I still need to keep working, it’s not as good as the second picture looks. I put the blue on a little too thick. The next time I checked it had less coverage but still probably at least 75%. I can still clamp the spindle when tightening it so I might keep going a smidge more.
 
That doesn’t look bad, don’t let perfect be the enemy of good. Can always take off more but putting it back on is much harder.

You won’t be looking at this surface, and the spindle should be much harder than the bearing. I’d put it back together and see how it runs.

My old Seneca Falls Star had bearings that looked worse than that and it ran fine. Remember, it should really be running on a film of oil, not really metal on metal.

John
 
That doesn’t look bad, don’t let perfect be the enemy of good. Can always take off more but putting it back on is much harder.

You won’t be looking at this surface, and the spindle should be much harder than the bearing. I’d put it back together and see how it runs.
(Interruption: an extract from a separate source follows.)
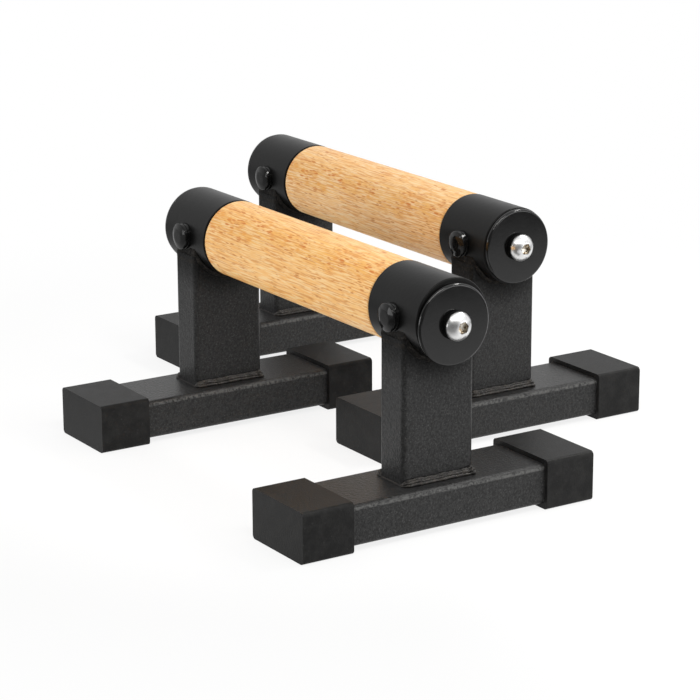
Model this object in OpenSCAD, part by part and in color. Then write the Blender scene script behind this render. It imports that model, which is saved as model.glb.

My old Seneca Falls Star had bearings that looked worse than that and it ran fine. Remember, it should really be running on a film of oil, not really metal on metal.

John
The issue that appears to of happened was that the bearings were so egg shaped that I was contacting metal on metal on the sides but still very loose up and down. I am going to see how it does now. The front bearing feels gray with .001 of deflection. The rear starts to snug a little with .001” of defection. I’m going to fool with torquing it less and see. Worst case I will work on that one some more. I think it’s still pinching the sides of the spindle. It’s really close though.
 
I've never quite grasped the spatial relationship between bearings and spindle as to why torque on the caps should matter (I know it does, just don't understand the geometry).

In theory I thought both spindle and bearings represent concentric circles, with the bearings being the larger "circle" by whatever clearance is desired. Obviously that isn't the case or we'd just tighten the bearing caps (torque would be irrelevant, within reason at metal-on-metal) and have the designed clearance.

So how was the geometry for plain bearings designed for these parts new from the factory?
 
I think when you are taking.001” clearance it all matters. I mean if it floats on the oil the oil is 0.0005” thick. Over torquing the caps can distort stuff even the smallest bit. My understanding about this lathe from reading around, the bearing would of been fitted and the cap mounting surface would of been scraped to fit the machine also.